Among the many valuable public services of Smeaton a few only can be mentioned in this place. He completed the erection of new lighthouses at Spurn Head at the mouth of the Humber: he built the fine bridge over the Tay at Perth: he laid out the line of the great canal connecting the Forth and Clyde; and made the river Calder navigable; a work that required great skill and judgment, on account of its impetuous floods. On the opening of the great arch at London Bridge by throwing two arches into one, and the removal of a large pier, the excavation around and under the starlings was so considerable, that the bridge was thought to be in great danger of falling. Smeaton was then in Yorkshire, but was sent for by express, and arrived with the utmost dispatch: on his arrival the fear that the bridge was about to fall prevailed so generally, that few persons would pass over or under it. Smeaton applied himself immediately to examine it, and to sound about the starlings as minutely as possible: his advice to the committee was to repurchase the stones which had been taken from the middle pier, then lying in Moorfields, and to throw them into the river to guard the starlings. This advice was adopted with the utmost alacrity, by which simple means the bridge was probably saved from falling, and time afforded for securing it in a more effectual manner. ‘This method of stopping the impetuous ravages of water,’ says Mr. Holmes, ‘he had practised before with success on the river Calder; on my calling on him in the neighbourhood of Wakefield, he shewed me the effects of a great flood, which had made a considerable passage over the land; this he stopped at the bank of the river, by throwing in a quantity of large rough stones, which with the sand, and other materials washed down by the river, filling up their interstices, had become a barrier to keep the river in its usual course.’

In 1771 Smeaton and Holmes made a joint purchase of the water-works for supplying Deptford and Greenwich with water. On examining the books of the former proprietors, it appeared to have been a losing concern during many years; but the skill of Smeaton soon brought the undertaking into such a state as to be of general use to those for whom it was intended, and moderately profitable to himself and partner. In noticing this subject Mr.

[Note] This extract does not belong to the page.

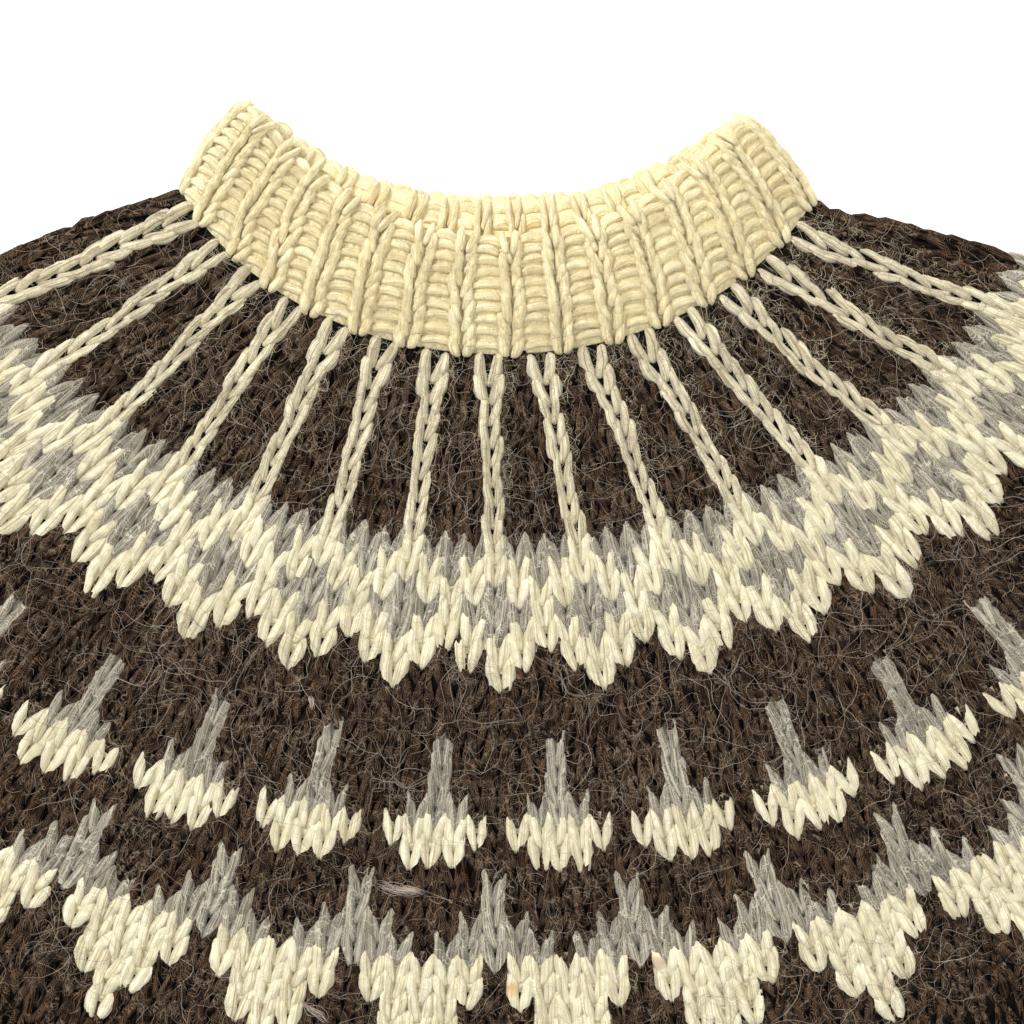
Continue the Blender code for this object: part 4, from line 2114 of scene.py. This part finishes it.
@dataclass(frozen=True)
class Tuft:
    """Pale hairs in a loose bunch, from one pixel of the photograph to another."""

    start: tuple[float, float]
    end: tuple[float, float]
    hairs: int
    spread: float = 0.45 * MM

    def scatter(self, points: Points, form: Form, rng: np.random.Generator) -> None:
        """Add this tuft's hairs, on top of the form's front.

        Args:
            points: Where they go.
            form: The form.
            rng: Source of their places.
        """
        start = photo_point(*self.start)
        run = photo_point(*self.end) - start
        length = float(np.linalg.norm(run))
        heading = math.atan2(run[1], run[0])
        for _ in range(self.hairs):
            reach = float(rng.uniform(0.45, 0.8))
            along = float(rng.uniform(reach / 2, 1 - reach / 2))
            x, y = start + run * along + rng.normal(0.0, self.spread, 2)
            lift = float(form.lift(np.array([x]), np.array([y]), np.zeros(1))[0])
            height = THICK + lift + float(rng.uniform(0.2, 1.0)) * MM
            turn = Matrix.Rotation(heading + float(rng.normal(0.0, 0.12)), 3, "Z")
            size = Vector((reach * length, float(rng.normal(0.0, 0.3)) * length, 1.5 * MM))
            points.add(Vector((x + CENTRE.x, y + CENTRE.y, height)), turn, size, float(rng.random()))


TUFTS = (
    Tuft((372.0, 884.0), (424.0, 892.0), 26, 0.22 * MM),
    Tuft((396.0, 886.0), (422.0, 891.0), 30, 0.40 * MM),
    Tuft((421.0, 896.0), (456.0, 900.0), 3, 0.15 * MM),
    Tuft((300.0, 1001.0), (332.0, 1022.0), 20, 0.14 * MM),
    Tuft((310.0, 696.0), (312.0, 709.0), 26, 0.40 * MM),
)
TUFT_SEED = 11


def lay_tufts(name: str, form: Form, materials: Materials) -> Piece:
    """Build the photograph's loose tufts as one piece.

    Args:
        name: Name of the piece.
        form: The form that they lie on.
        materials: The materials made so far.

    Returns:
        The finished piece.
    """
    rng = np.random.default_rng(TUFT_SEED)
    points = Points()
    for tuft in TUFTS:
        tuft.scatter(points, form, rng)
    return TUFT_WOOL.grow(name, points, "cream_wool", materials)


# The garment's pieces


@dataclass
class Yoke:
    """The patterned yoke."""

    form: YokeForm = field(default_factory=YokeForm)
    columns_per_repeat: int = 12
    hair_rows: tuple[float, float] = (0.0, 0.98)

    def build(self, rng: np.random.Generator, materials: Materials) -> list[Piece]:
        """Build the yoke's cloth, its stitches and its hairs.

        Args:
            rng: Source of the small unevenness.
            materials: The materials made so far.

        Returns:
            The cloth, then what lies on it.
        """
        courses = yoke_courses(self.form)
        wall = ClothWall("yoke_cloth", self.form, courses, REPEATS * self.columns_per_repeat)
        cloth = put_on(wall.build(materials.get(ClothFinish(BROWN))), "brown_wool")
        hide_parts("yoke")
        groups = Stitchery(self.form, courses, rng).lay()
        pieces = [cloth]
        for label, yarn, striped, shape, finish in (
            ("cream", Yarn.CREAM, False, FINE, CREAM),
            ("stripe", Yarn.CREAM, True, STRIPE_FINE, STRIPE_CREAM),
            ("grey", Yarn.GREY, False, FELTED, GREY),
            ("brown", Yarn.BROWN, False, MIDDLING, BROWN),
        ):
            points = groups[(yarn, Stitch.KNIT, striped)]
            name = f"yoke_{label}_stitches"
            pieces.append(knit_piece(name, points, Stitch.KNIT, shape, finish, SLOTS[yarn], materials))
        pieces.extend(self.hairs(rng, materials))
        return pieces

    def hairs(self, rng: np.random.Generator, materials: Materials) -> list[Piece]:
        """Build the loose hairs on the yoke's front.

        Args:
            rng: Source of their places.
            materials: The materials made so far.

        Returns:
            The pieces of hair.
        """
        laid = []
        for label, kind, count, yarns in (
            ("long", LONG_STRAYS, 1300, (Yarn.BROWN,)),
            ("short", SHORT_STRAYS, 3100, (Yarn.BROWN,)),
            ("dark", DARK_STRAYS, 420, (Yarn.CREAM, Yarn.GREY)),
            ("grey", GREY_FUZZ, 2100, (Yarn.GREY,)),
            ("pale", PALE_FUZZ, 5200, (Yarn.CREAM,)),
        ):
            name, slot = f"yoke_{label}_hairs", SLOTS[yarns[0]]
            coat = HairCoat(name, self.form, slot, kind, count, self.hair_rows, self.on(*yarns))
            laid.append(coat.build(rng, materials))
        laid.append(lay_tufts("yoke_tuft_hairs", self.form, materials))
        return laid

    def on(self, *yarns: Yarn) -> Callable[[float, float], bool]:
        """Return a test for whether a place on the yoke is in one of these yarns."""
        return lambda row, share: yarn_at(row, share) in yarns


def yarn_at(row: float, share: float) -> Yarn:
    """Say in which yarn the yoke's stitch at a place is.

    Args:
        row: Share of the way out from the neck.
        share: Share of the way round.

    Returns:
        The yarn.
    """
    number = min(YOKE_ROWS - 1, int(row * YOKE_ROWS))
    word, shifted = CHART_ROWS[number]
    start = share * REPEATS - (0.5 if shifted else 0.0)
    return Yarn(word[int(round(start * len(word))) % len(word)])


@dataclass
class Neckband:
    """The folded, ribbed neckband."""

    form: BandForm = field(default_factory=BandForm)
    rows: int = 10
    stitches: int = 60
    inside_rows: int = 7
    rise: float = 0.02
    edge_row: float = 0.985
    lining_reach: float = 0.232

    def build(self, rng: np.random.Generator, materials: Materials) -> list[Piece]:
        """Build the band's cloth and its ribs.

        Args:
            rng: Source of the small unevenness.
            materials: The materials made so far.

        Returns:
            The cloth, then what lies on it.
        """
        courses = plain_courses(self.rows, lambda row: self.stitches, True, Yarn.CREAM)
        wall = ClothWall(
            "neckband_cloth",
            self.form,
            courses,
            self.stitches * 3,
            cloth=BAND_CLOTH,
            back_cloth=3.8 * MM,
            top_inset=3.1 * MM,
            side_inset=1.8 * MM,
            finishes={Yarn.CREAM: BAND_CREAM},
        )
        cloth = put_on(wall.build(materials.get(ClothFinish(BAND_CREAM, ribbed=True))), "cream_wool")
        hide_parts("neckband")
        fuzz = HairCoat("neckband_hairs", self.form, "cream_wool", BAND_FUZZ, 5200, (0.05, 0.97))
        pieces = [cloth, fuzz.build(rng, materials)]
        laid = [replace(course, row=course.row + self.rise) for course in courses]
        for label, form, rounds, widest in (
            ("", self.form, laid, 0.5),
            ("_inside", BandLining(), self.lining(), self.lining_reach),
        ):
            stitchery = Stitchery(
                form, rounds, rng, 1.5 * MM, side_inset=1.0 * MM, purl_sink=1.1 * MM, widest=widest,
            )
            groups = stitchery.lay()
            for kind, shape in ((Stitch.KNIT, RIB_FINE), (Stitch.PURL, PURL_FINE)):
                name = f"neckband{label}_{kind.value}_stitches"
                points = groups[(Yarn.CREAM, kind, False)]
                pieces.append(knit_piece(name, points, kind, shape, BAND_CREAM, "cream_wool", materials))
        return pieces

    def lining(self) -> list[Course]:
        """Rounds of the inner face that shows behind the front, the last one at the fold.

        Returns:
            The rounds, each a stitch on from those of the front.
        """
        inside = plain_courses(self.inside_rows, lambda row: self.stitches, True, Yarn.CREAM)
        first = 1 / self.stitches
        rounds = [replace(course, row=course.row - self.rise, first=first) for course in inside[3:]]
        rounds.append(replace(rounds[-1], row=self.edge_row, kinds=(Stitch.PURL,)))
        return rounds


@dataclass
class Limb:
    """A plain tube of brown knitting with its ribbed end: the body or a sleeve."""

    name: str
    end_name: str
    form: LimbForm
    rows: int
    stitches: tuple[int, int]
    end: RibForm
    end_rows: int
    end_stitches: int
    columns: int

    def counts(self, row: float) -> int:
        """Stitches in the round at a share of the way along."""
        first, last = self.stitches
        return int(round((first + (last - first) * row) / 2)) * 2

    def build(self, rng: np.random.Generator, materials: Materials) -> list[list[Piece]]:
        """Build the tube and its rib.

        Args:
            rng: Source of the small unevenness.
            materials: The materials made so far.

        Returns:
            For the tube and for its rib, the cloth and then what lies on it.
        """
        plain = plain_courses(self.rows, self.counts, False, Yarn.BROWN)
        rib = plain_courses(self.end_rows, lambda row: self.end_stitches, True, Yarn.BROWN)
        made = []
        for name, form, courses, ribbed in (
            (self.name, self.form, plain, False),
            (self.end_name, self.end, rib, True),
        ):
            wall = ClothWall(f"{name}_cloth", form, courses, self.columns)
            cloth = put_on(wall.build(materials.get(ClothFinish(BROWN, ribbed=ribbed))), "brown_wool")
            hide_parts(name)
            pieces = [cloth]
            groups = Stitchery(form, courses, rng).lay()
            for kind, shape in ((Stitch.KNIT, COARSE), (Stitch.PURL, PURL_COARSE)):
                points = groups.get((Yarn.BROWN, kind, False))
                if points:
                    label = f"{name}_{kind.value}_stitches"
                    pieces.append(knit_piece(label, points, kind, shape, BROWN, "brown_wool", materials))
            made.append(pieces)
        return made


UNDERARM = 39.7
UNDERARM_SPLIT = 0.12
UNION_FOLD = 66.6
BODY_FORM = LimbForm(
    angle_from=-UNDERARM + UNDERARM_SPLIT,
    angle_to=UNDERARM - UNDERARM_SPLIT,
    lengths=(0.0, 20 * MM, 60 * MM, 200 * MM, 330 * MM, 360 * MM),
    half_widths=(249 * MM, 259 * MM, 268 * MM, 270 * MM, 266 * MM, 261 * MM),
)
SLEEVE_LENGTHS = (0.0, 60 * MM, 200 * MM, 350 * MM, 410 * MM)
SLEEVE_WIDTHS = (90.7 * MM, 88 * MM, 76 * MM, 61 * MM, 54 * MM)


def sleeve_form(side: int) -> LimbForm:
    """Form of a sleeve, which hangs from its share of the yoke.

    Args:
        side: -1 for the left sleeve, 1 for the right.

    Returns:
        The form.
    """
    angles = sorted((side * (UNDERARM + UNDERARM_SPLIT), side * UNION_FOLD))
    return LimbForm(
        angle_from=angles[0],
        angle_to=angles[1],
        lengths=SLEEVE_LENGTHS,
        half_widths=SLEEVE_WIDTHS,
    )


def make_body() -> Limb:
    """Describe the body and its hem."""
    hem = RibForm(limb=BODY_FORM, half_widths=(260 * MM, 252 * MM))
    return Limb("body", "hem_rib", BODY_FORM, 51, (140, 146), hem, 13, 144, 72)


def make_sleeve(side: int) -> Limb:
    """Describe a sleeve and its cuff.

    Args:
        side: -1 for the left sleeve, 1 for the right.

    Returns:
        The sleeve.
    """
    name = "left" if side < 0 else "right"
    form = sleeve_form(side)
    cuff = RibForm(limb=form, half_widths=(53 * MM, 47 * MM))
    return Limb(f"sleeve_{name}", f"cuff_{name}", form, 58, (50, 30), cuff, 13, 32, 24)


# The room


@dataclass(frozen=True)
class Lamp:
    """A soft square light that looks at the middle of the photograph's view."""

    name: str
    place: tuple[float, float, float]
    size: float
    power: float

    def hang(self) -> None:
        """Add the light to the scene, at its place from that middle."""
        lamp = bpy.data.lights.new(self.name, "AREA")
        lamp.shape = "SQUARE"
        lamp.size = self.size
        lamp.energy = self.power
        holder = bpy.data.objects.new(self.name, lamp)
        holder.location = view_middle() + Vector(self.place)
        holder.rotation_euler = (-Vector(self.place)).to_track_quat("-Z", "Y").to_euler()
        bpy.context.scene.collection.objects.link(holder)


def view_middle() -> Vector:
    """Middle of the photograph's view, on the floor of the frame.

    Returns:
        The place.
    """
    half = PHOTO_SIDE / 2
    spot = photo_point(half, half)
    return Vector((spot[0] + CENTRE.x, spot[1] + CENTRE.y, 0.0))


@dataclass
class Room:
    """The camera over the sweater, the floor under it and the light on it."""

    lens: float = 85.0
    sensor: float = 36.0
    floor_side: float = 9.0
    floor_level: float = -0.0004
    floor_grey: float = 0.96
    floor_roughness: float = 0.9
    floor_glow: float = 0.3
    backdrop: float = 0.58
    lamps: tuple[Lamp, ...] = (
        Lamp("key", (-1.1, 1.1, 1.5), 0.8, 41.0),
        Lamp("fill", (1.2, -0.2, 1.6), 1.6, 11.0),
    )

    def add_camera(self) -> None:
        """Look straight down on the yoke, framed as in the photograph."""
        data = bpy.data.cameras.new("camera")
        data.lens = self.lens
        data.sensor_width = self.sensor
        distance = PHOTO_SIDE * PIXEL * self.lens / self.sensor
        camera = bpy.data.objects.new("camera", data)
        camera.location = view_middle() + UP * (distance + THICK)
        camera.rotation_euler = (0.0, 0.0, 0.0)
        bpy.context.scene.collection.objects.link(camera)
        bpy.context.scene.camera = camera

    def add_floor(self) -> None:
        """Lay a pale floor."""
        place = (0.0, 0.0, self.floor_level)
        bpy.ops.mesh.primitive_plane_add(size=self.floor_side, location=place)
        floor = bpy.context.object
        floor.name = "floor"
        material, graph, shader = new_material("floor", self.floor_roughness, 0.5)
        graph.put(shader, "Base Color", (*(self.floor_grey,) * 3, 1.0))
        graph.put(shader, "Emission Color", (1.0, 1.0, 1.0, 1.0))
        graph.put(shader, "Emission Strength", self.floor_glow)
        floor.data.materials.append(material)

    def add_light(self) -> None:
        """Light the room softly."""
        world = bpy.data.worlds.new("soft_room")
        world.use_nodes = True
        backdrop = world.node_tree.nodes["Background"]
        backdrop.inputs["Color"].default_value = (1.0, 1.0, 1.0, 1.0)
        backdrop.inputs["Strength"].default_value = self.backdrop
        bpy.context.scene.world = world
        for lamp in self.lamps:
            lamp.hang()
        bpy.context.scene.view_settings.view_transform = "Standard"


def declare(pieces: list[Piece], form: Form) -> None:
    """Work out a tube's widest girth, its length and its flat area, which then go unused.

    Args:
        pieces: The cloth, then what lies on it.
        form: The tube's form.
    """
    widest = max(form.girth(row) for row in np.linspace(0.0, 1.0, 9))
    length = form.mean_span()
    area = min(form.cut_area(), widest * length)
    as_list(pieces[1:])


SEED = 7


def main() -> None:
    """Build the garment piece by piece, then the room."""
    logging.basicConfig(level=logging.INFO, format="%(name)s: %(message)s")
    room = Room()
    room.add_camera()
    materials = Materials()
    rng = np.random.default_rng(SEED)
    yoke = Yoke()
    declare(yoke.build(rng, materials), yoke.form)
    band = Neckband()
    declare(band.build(rng, materials), band.form)
    for limb in (make_body(), make_sleeve(-1), make_sleeve(1)):
        tube, rib = limb.build(rng, materials)
        declare(tube, limb.form)
        declare(rib, limb.end)
    room.add_floor()
    room.add_light()


if __name__ == "__main__":
    main()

Holmes makes a few general remarks on the character of Smeaton:—‘His language either in speaking or writing was so strong and perspicuous, that there was no misunderstanding his meaning, and I had that confidence in his abilities as never to consider any plan of improvement which he proposed, but only to see it executed with scrupulous exactness; at the same time, he was so open to reason in all matters, that during a constant communication of our opinions for upwards of twenty years, after we had laid them fully before each other we always agreed, and never had the slightest difference.’